3 BERROTERAN v. SUPERIOR COURT Opinion of the Court by Cantil-Sakauye, C. J.

I. FACTS AND PROCEDURE A. The Underlying Complaint Berroteran’s first amended complaint, filed in mid-2014, asserted that in early 2006, after relying on Ford’s representations that its vehicle was reliable and provided superior power, he purchased a new Ford truck equipped with a defective 6.0-liter diesel engine supplied by Navistar (hereinafter Navistar engine). The complaint alleged that notwithstanding Ford’s representations, when driving the vehicle, Berroteran experienced breakdowns and lack of power while towing.
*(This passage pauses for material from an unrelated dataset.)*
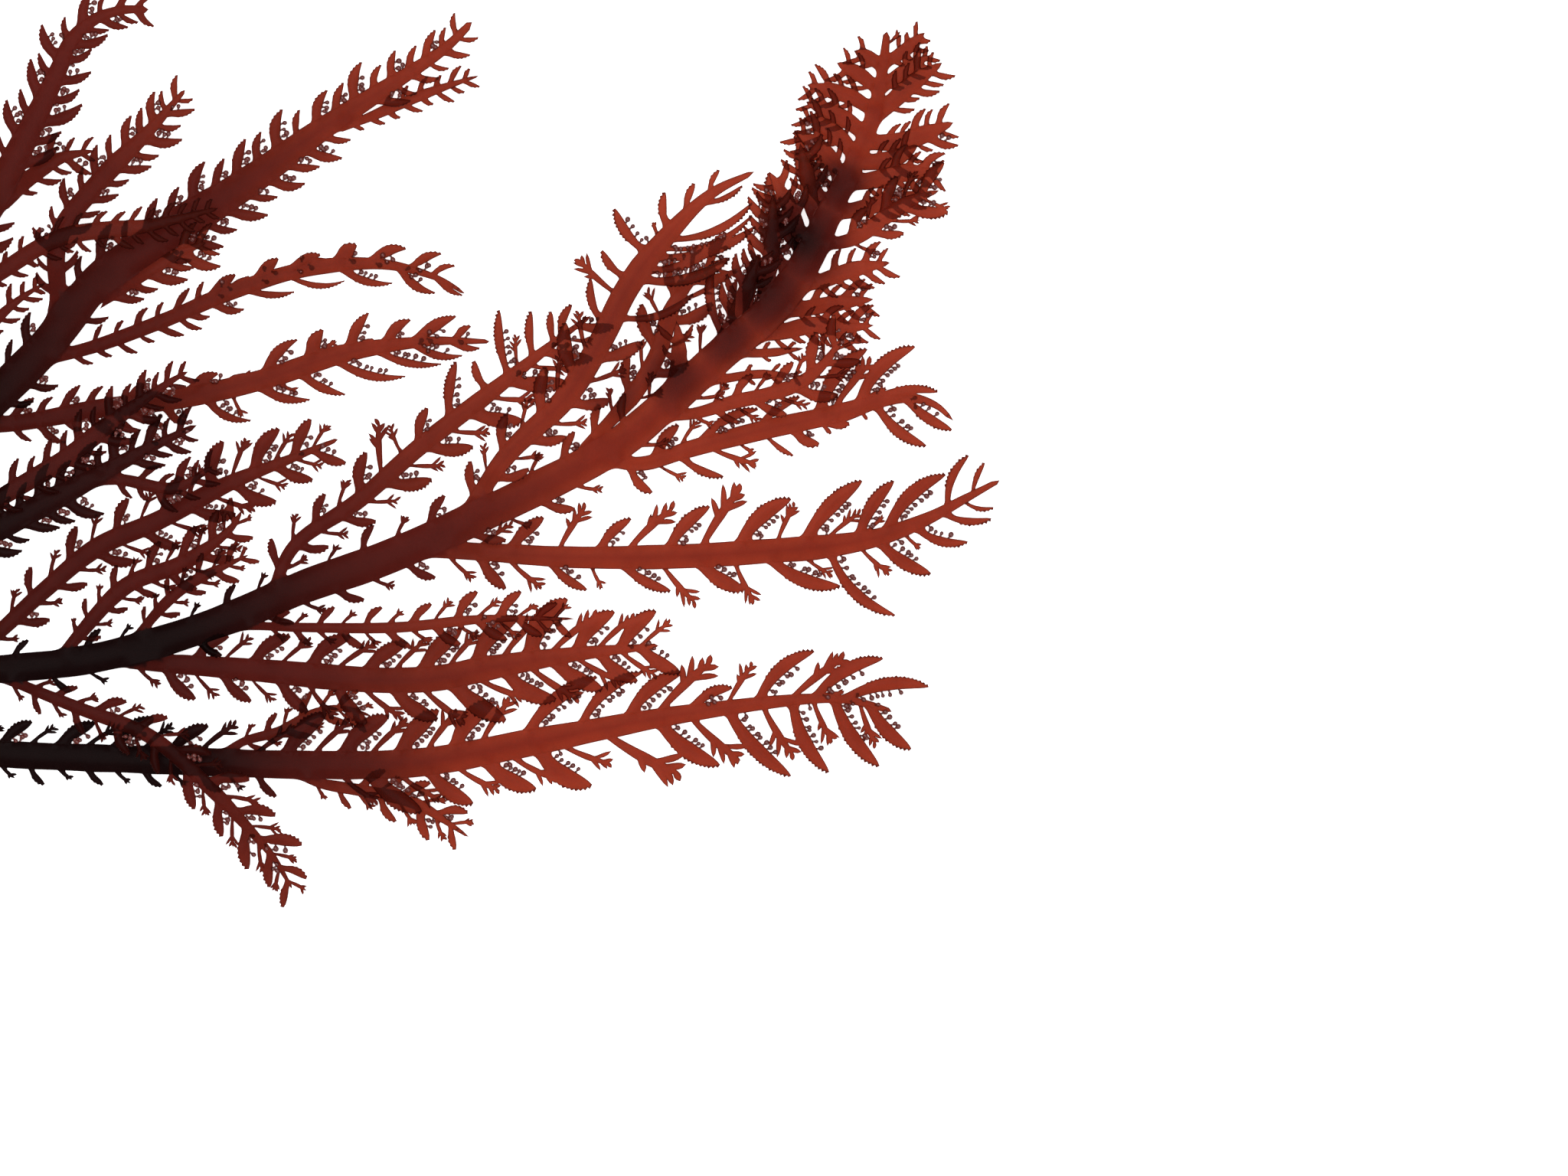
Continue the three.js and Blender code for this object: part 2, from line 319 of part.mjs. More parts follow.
// The size of a leaflet at share u as a share of the longest
function leafletSize(u) {
  const growth = lerp(ROOT_SIZE, 1, Math.min(1, u / GROWN_AT));
  const taper = lerp(1, TIP_SIZE, Math.max(0, (u - 1 + TIP_SHARE) / TIP_SHARE));
  return growth * taper;
}

// The place and plan directions at share u of a route
function frameAt(curve, u) {
  const at = curve.getPointAt(u);
  const along = curve.getTangentAt(u).setZ(0).normalize();
  const left = new THREE.Vector3(-along.y, along.x, 0);
  return { at, along, left };
}

// The share of a route nearest to a point in plan
function nearestShare(curve, point) {
  let best = 0;
  let least = Infinity;
  for (let i = 0; i <= ROUTE_STEPS; i++) {
    const here = curve.getPointAt(i / ROUTE_STEPS);
    const far = Math.hypot(here.x - point[0], here.y - point[1]);
    if (far < least) {
      least = far;
      best = i / ROUTE_STEPS;
    }
  }
  return best;
}

// On which side of a route, at share u, a point lies: 1 is left
function sideOf(curve, u, point) {
  const { at, left } = frameAt(curve, u);
  return Math.sign((point[0] - at.x) * left.x + (point[1] - at.y) * left.y);
}

// Whether the stretch from a to b crosses that from c to d in plan
function stretchesCross(a, b, c, d) {
  const turn = (p, q, r) => Math.sign((q.x - p.x) * (r.y - p.y) - (q.y - p.y) * (r.x - p.x));
  return turn(a, b, c) !== turn(a, b, d) && turn(c, d, a) !== turn(c, d, b);
}

// Whether the points added to the end of a margin cross the leaflets before them
function crossesMargin(margin, added) {
  const line = [...margin.slice(-MARGIN_CHECK), ...added].map(({ point }) => point);
  for (let i = Math.max(1, line.length - added.length); i < line.length; i++) {
    for (let j = 1; j < i - 1; j++) {
      if (stretchesCross(line[i - 1], line[i], line[j - 1], line[j])) {
        return true;
      }
    }
  }
  return false;
}

// The measured leaflets and branchlets of an axis, with their reach along and across it
function measuredNodes(axis, curve) {
  const read = (list, simple) => list.map(([footX, footY, tipX, tipY, breadth]) => {
    const u = nearestShare(curve, [footX, footY]);
    const side = sideOf(curve, nearestShare(curve, [tipX, tipY]), [tipX, tipY]);
    const { at, along, left } = frameAt(curve, u);
    const reach = new THREE.Vector3(tipX - at.x, tipY - at.y, 0);
    const forward = Math.max(LEAST_REACH, reach.dot(along));
    const outward = Math.max(LEAST_REACH, side * reach.dot(left) - halfWidth(axis, u));
    return { side, u, simple, forward, outward, breadth: Math.min(breadth, outward) };
  });
  return [...read(axis.leafletsAt ?? [], true), ...read(axis.branchletsAt ?? [], false)];
}

// Leaflets and branchlets at regular nodes, one of each opposite the other and by turns
function regularNodes(axis, length, draw) {
  const nodes = [];
  const pitch = axis.pitch * (axis.leaflet < LARGE_LEAFLET ? SMALL_PITCH_SHARE : 1);
  let turn = draw() < 0.5 ? 1 : -1;
  for (let along = axis.bare; along < length - TIP_GAP * pitch;) {
    const u = along / length;
    for (const side of [turn, -turn]) {
      const simple = side === turn;
      const share = (simple ? 1 : BRANCHLET_SHARE) * (1 - SIZE_SPREAD * draw());
      const size = axis.leaflet * leafletSize(u) * share;
      const forward = size * (simple ? LEAFLET_FORWARD : BRANCHLET_FORWARD);
      const outward = size * (simple ? LEAFLET_OUTWARD : BRANCHLET_OUTWARD);
      nodes.push({ side, u, simple, forward, outward, breadth: size * LEAFLET_BREADTH });
    }
    turn = -turn;
    along += pitch * lerp(1, CROWDED_PITCH, Math.max(0, (u - CROWDED_FROM) / (1 - CROWDED_FROM)));
  }
  return nodes;
}

// All leaflets and branchlets of an axis in the order of their feet, regular up to the first measured one
function nodesOf(axis, curve, draw) {
  const length = curve.getLength();
  const measured = measuredNodes(axis, curve);
  const before = (node) => measured.every(({ side, u }) => (
    side !== node.side || (u - node.u) * length > MEASURED_GAP * axis.pitch));
  return [...regularNodes(axis, length, draw).filter(before), ...measured].sort((a, b) => a.u - b.u);
}

// The outline points of a leaflet, as reach along and across its axis from its foot
function leafletForm({ forward, outward, breadth }) {
  const aside = breadth / Math.hypot(forward, outward);
  return LEAFLET_OUTLINE.map(([way, out]) => [
    way * forward - out * aside * outward,
    way * outward + out * aside * forward,
  ]);
}

function branchletForm(outline, { forward, outward }) {
  return outline.map(([along, out]) => [along * forward, out * outward]);
}

// The outline of one blade: its axis with leaflets and branchlets cut to the rib, as points in plan that
// carry their height and thickness. A branchlet makes way for a leaflet that would cross it, and any other
// that would cross its neighbour is made shorter or left out.
function bladeOutline(axis, curve, taken, draw) {
  const length = curve.getLength();
  const large = axis.leaflet >= LARGE_LEAFLET;
  const tiny = axis.leaflet < TINY_LEAFLET;
  const forked = large ? BRANCHLET_MANY : BRANCHLET_FEW;
  const margins = { 1: [], '-1': [] };
  const marginPoint = (side, u, forward, outward, thickness) => {
    const { at, along, left } = frameAt(curve, u);
    const out = halfWidth(axis, u) + outward;
    const point = at.clone().addScaledVector(along, forward).addScaledVector(left, side * out);
    point.z += LEAFLET_LIFT * outward;
    return { point, thickness };
  };
  const appendage = (node, scale) => {
    const { side, u, simple, outward, breadth } = node;
    const foot = scale * (simple ? LEAFLET_FOOT * breadth : BRANCHLET_FOOT * outward);
    const form = simple && !tiny ? leafletForm(node) : branchletForm(tiny ? TINY_OUTLINE : forked, node);
    const points = [marginPoint(side, u, -foot, 0, axisThickness(axis, u))];
    for (const [along, out] of form) {
      points.push(marginPoint(side, u, along * scale, out * scale, LEAFLET_THICKNESS));
    }
    if (large) {
      const front = Math.min(1, u + (FRONT_FOOT * foot) / length);
      points.push(marginPoint(side, front, 0, 0, axisThickness(axis, front)));
    }
    return points;
  };
  for (let along = BARE_STEP; along < axis.bare - BARE_STEP / 2; along += BARE_STEP) {
    const u = along / length;
    for (const side of [1, -1]) {
      margins[side].push({ points: [marginPoint(side, u, 0, 0, axisThickness(axis, u))] });
    }
  }
  for (const node of nodesOf(axis, curve, draw)) {
    const { side, u, simple } = node;
    const groups = margins[side];
    const blocked = taken.some((root) => root.side === side && Math.abs(root.at - u * length) < root.clear);
    const tries = blocked ? [] : SHORTER_TRIES.map((scale) => appendage(node, scale));
    const fits = (points) => !crossesMargin(groups.flatMap((group) => group.points), points);
    if (simple && tries.length && !fits(tries[0]) && groups.at(-1)?.forked) {
      groups.pop();
    }
    const bare = [marginPoint(side, u, 0, 0, axisThickness(axis, u))];
    groups.push({ points: [...tries, bare].find(fits) ?? [], forked: !simple });
  }
  const margin = (side) => margins[side].flatMap((group) => group.points);
  const root = frameAt(curve, 0);
  const rootCorner = (side) => ({
    point: root.at.clone().addScaledVector(root.left, side * halfWidth(axis, 0)),
    thickness: axisThickness(axis, 0),
  });
  const tip = { point: curve.getPointAt(1), thickness: AXIS_TIP_THICKNESS };
  return [rootCorner(-1), ...margin(-1), tip, ...margin(1).reverse(), rootCorner(1)];
}

// A closed blade: both faces of the outline are split into the same triangles, and a wall joins them
function bladeSolid(outline) {
  const plan = outline.map(({ point }) => new THREE.Vector2(point.x, point.y));
  const faces = THREE.ShapeUtils.triangulateShape(plan, []);
  const count = outline.length;
  const positions = [];
  for (const face of [-1, 1]) {
    for (const { point, thickness } of outline) {
      positions.push(point.x, point.y, point.z + (face * thickness) / 2);
    }
  }
  const index = [];
  for (const [a, b, c] of faces) {
    index.push(count + a, count + b, count + c, c, b, a);
  }
  for (let i = 0; i < count; i++) {
    const next = (i + 1) % count;
    index.push(i, next, count + next, i, count + next, count + i);
  }
  const geometry = new THREE.BufferGeometry();
  geometry.setAttribute('position', new THREE.Float32BufferAttribute(positions, 3));
  geometry.setIndex(index);
  return geometry;
}

// A solid that can be joined or cut, from a geometry whose shared vertices are merged
function toSolid(geometry) {
  geometry.deleteAttribute('normal');
  geometry.deleteAttribute('uv');
  const merged = mergeVertices(geometry, 1e-4);
  return new wasm.Manifold(new wasm.Mesh({
    numProp: 3,
    vertProperties: new Float32Array(merged.attributes.position.array),
    triVerts: new Uint32Array(merged.index.array),
  }));
}

function toMesh(name, solid, material) {
  const { vertProperties, triVerts } = solid.getMesh();
  const geometry = new THREE.BufferGeometry();
  geometry.setAttribute('position', new THREE.BufferAttribute(vertProperties, 3));
  geometry.setIndex(new THREE.BufferAttribute(triVerts, 1));
  geometry.computeVertexNormals();
  const mesh = new THREE.Mesh(geometry, material);
  mesh.name = name;
  return mesh;
}

// One frond: every axis of it is a blade, its root sunk into the middle of the axis that bears it
function makeFrond(name, axes, material, draw) {
  const curves = new Map();
  for (const axis of axes) {
    const points = axis.route.map(([x, y, z]) => new THREE.Vector3(x, y, z));
    if (axis.on) {
      const bearer = curves.get(axis.on);
      points[0] = bearer.getPointAt(nearestShare(bearer, axis.route[0]));
    }
    curves.set(axis.name ?? axis, new THREE.CatmullRomCurve3(points, false, 'centripetal'));
  }
  const solids = axes.map((axis) => {
    const curve = curves.get(axis.name ?? axis);
    const taken = axes.filter((other) => axis.name && other.on === axis.name).map((other) => {
      const u = nearestShare(curve, other.route[0]);
      const side = sideOf(curve, u, other.route[1]);
      return { at: u * curve.getLength(), side, clear: SIDE_AXIS_GAP * axis.pitch };
    });
    return toSolid(bladeSolid(bladeOutline(axis, curve, taken, draw)));
  });
  return toMesh(name, solids.reduce((joined, next) => joined.add(next)), material);
}

// A square-cut pocket in the old stem round the neck of a frond
function socketFor(route) {
  const [x0, y0, z0] = route[0];
  const [x1, y1] = route[1];
  const turn = Math.atan2(y1 - y0, x1 - x0);
  const pocket = new THREE.BoxGeometry(SOCKET_REACH, ROOT_NECK_WIDTH + 2 * SOCKET_CLEARANCE,
    MAIN_ROOT_THICKNESS + 2 * SOCKET_CLEARANCE);
  pocket.translate(SOCKET_REACH / 2 - SOCKET_CLEARANCE, 0, 0);
  pocket.rotateZ(turn);
  pocket.translate(x0, y0, z0);
  return toSolid(pocket);
}

// The old stem, cut across at its left end, flat below and rounded along its edges
function makeStem(material) {
  const outline = new THREE.Shape(STEM_OUTLINE.map(([x, y]) => new THREE.Vector2(x, y)));
  const stem = new THREE.ExtrudeGeometry(outline, {
    depth: STEM_THICKNESS - 2 * STEM_ROUNDING,
    bevelThickness: STEM_ROUNDING,
    bevelSize: STEM_ROUNDING,
    bevelOffset: -STEM_ROUNDING,
    bevelSegments: 2,
  });
  stem.translate(0, 0, STEM_ROUNDING);
  const pockets = Object.values(FRONDS).map((axes) => socketFor(axes[0].route));
  const body = pockets.reduce((cut, pocket) => cut.subtract(pocket), toSolid(stem));
  return toMesh('old_stem', body, material);
}

const bladeRed = new THREE.MeshStandardMaterial({ color: 0x963c2a, roughness: 0.45, metalness: 0 });
const stemMaroon = new THREE.MeshStandardMaterial({ color: 0x3a120e, roughness: 0.55, metalness: 0 });

const spray = new THREE.Group();
const draw = drawFrom(SEED);
spray.add(makeStem(stemMaroon));
for (const [name, axes] of Object.entries(FRONDS)) {
  spray.add(makeFrond(name, axes, bladeRed, draw));
}

export default spray;
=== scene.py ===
# Ptilota asplenioides, a red seaweed: a cut spray lying spread out on a pale, evenly lit table.
# Every frond of the frame is replaced by a fine blade of the same routes: serrated sickle leaflets
# and forked branchlets opposite each other, with dark stalked beads on the inner margins.
# Routes and sizes are in millimetres, as in the part's source, and MM turns them into metres.
import json
import math
import random

import bmesh
import bpy
import numpy as np
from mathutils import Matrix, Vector, kdtree, noise
from mathutils.geometry import delaunay_2d_cdt

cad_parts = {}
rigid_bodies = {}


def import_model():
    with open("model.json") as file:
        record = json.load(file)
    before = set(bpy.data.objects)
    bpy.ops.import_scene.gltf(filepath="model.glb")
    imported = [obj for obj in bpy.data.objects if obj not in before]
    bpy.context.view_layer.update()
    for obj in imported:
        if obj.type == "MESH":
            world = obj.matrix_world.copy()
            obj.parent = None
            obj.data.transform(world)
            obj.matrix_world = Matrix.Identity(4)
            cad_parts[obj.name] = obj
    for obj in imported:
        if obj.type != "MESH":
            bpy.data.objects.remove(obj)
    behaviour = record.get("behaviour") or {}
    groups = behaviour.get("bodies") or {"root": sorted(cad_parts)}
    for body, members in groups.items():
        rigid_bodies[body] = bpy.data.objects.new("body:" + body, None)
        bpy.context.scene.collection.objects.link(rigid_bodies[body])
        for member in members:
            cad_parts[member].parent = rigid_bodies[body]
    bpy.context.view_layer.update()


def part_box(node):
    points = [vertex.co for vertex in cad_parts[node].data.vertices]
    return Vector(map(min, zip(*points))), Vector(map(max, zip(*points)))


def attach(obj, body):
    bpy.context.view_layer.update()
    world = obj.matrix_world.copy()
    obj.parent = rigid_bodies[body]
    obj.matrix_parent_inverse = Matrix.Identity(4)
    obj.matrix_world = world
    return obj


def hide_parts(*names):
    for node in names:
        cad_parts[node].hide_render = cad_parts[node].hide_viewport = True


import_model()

bl_info = {
    "name": "Red seaweed spray",
    "version": (1, 0, 0),
    "blender": (4, 5, 0),
    "location": "View3D > Sidebar > Seaweed",
    "description": "Builds a spray of a feathery red seaweed on a pale table",
    "category": "Object",
}

MM = 0.001
STEM_MID = 1.4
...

Moreover, the complaint alleged, Ford’s attempts to address these problems were unsuccessful, even though Ford had represented that it had fixed the engine. Consequently, Berroteran alleged, he was unable to use the truck for its intended and advertised purposes. The complaint further alleged that Ford: “(a) rather than identifying and eliminating the root cause of these defects, produced and sold the vehicle to [Berroteran] and other consumers, knowing it contained a defective engine; (b) adopted through its dealers a ‘Band-Aid’ strategy of offering minor, limited repair measures to customers who sought to have the defects remedied, a strategy that reduced Ford’s warranty expenditures but did not resolve the underlying defects and, in fact, helped to conceal the defects until the applicable warranties expired; and (c) intentionally and fraudulently concealed from [Berroteran] . . . these inherent defects prior to the sale or any time thereafter.” The complaint claimed that “Ford was aware of its inability to repair the defects” in the Navistar engine, and asserted causes of action for fraud, negligent misrepresentation, violation of the Consumers Legal Remedies Act (Civ. Code, § 1750 et seq., hereinafter CLRA), and

4 BERROTERAN v. SUPERIOR COURT Opinion of the Court by Cantil-Sakauye, C. J.

violation of the Song-Beverly Consumer Warranty Act (id., § 1790 et seq.).